Each of these actions will help you gain clarity and energy for your creative vision. Doing each of them takes zero money, and very little time. Yet each focuses on connecting in meaningful ways to yourself or to others. None of it is about trendy social media marketing tactics or hacks, which rarely work anyway. It is about creating a life filled with creativity and collaborators.
Your Creative Career is Your Choice
I just published my podcast interview with illustrator Will Terry. In our chat, he share specifics about how he got his first jobs in illustration, and how he developed his network with other professionals, even though he worked alone from home. His story reminded me of what I hear from so many successful artists and writers: even though he is an introvert, he has spent years developing collaborations and sharing his work in public.
Will opens up about the downs of his career too. He recalled a time when his financial situation looked so bad that he thought, “All of this financial mess will go away when I die.”
What was most astounding from this story was how he turned down financial help from a relative when he desperately needed the money. He concluded that all of his later success came from that single decision to dig his way out on his own. He says, “If I had taken that money, I don’t think I would be doing the things I’m doing today. Today my life feels so much better and happier, almost zero stress.”
Will share such practical advice, including how he grew his business. What his advice reminds me is that your creative journey is based on the decisions that you make. There is no single system, and no one can promise you that a specific path will work out.

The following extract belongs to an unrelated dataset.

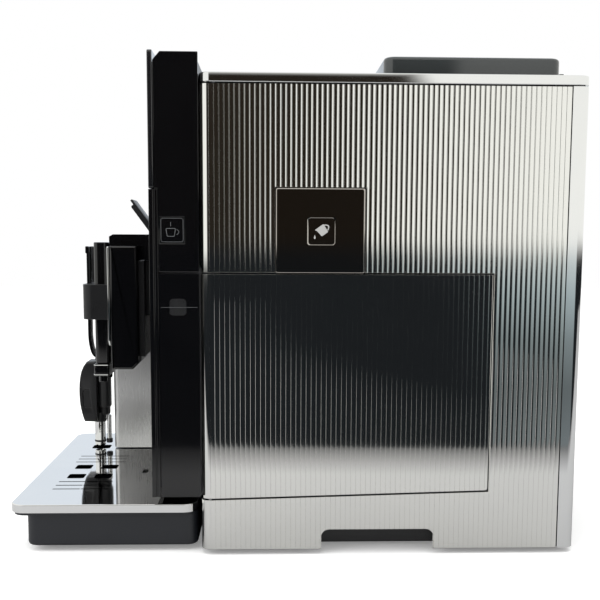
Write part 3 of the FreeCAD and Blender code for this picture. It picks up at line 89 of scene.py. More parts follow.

His incredible honesty uncovers what many experience, but rarely share. There were years where Will was getting loads of work for good money, but was still struggling because of other decisions he made in life. He talks about how he got more illustration jobs: “You actually have to ask for it.” Previously, he assumed that if he turned in freelance work to a client, that they would reach out to him if they wanted more work. It turns out, they were ready to hire him again, but were waiting for him to tell them. You have to ask.
I think that advice applies to how each of us approaches our creative vision: you have to ask for it. That requires clarity and energy more than it requires money and time.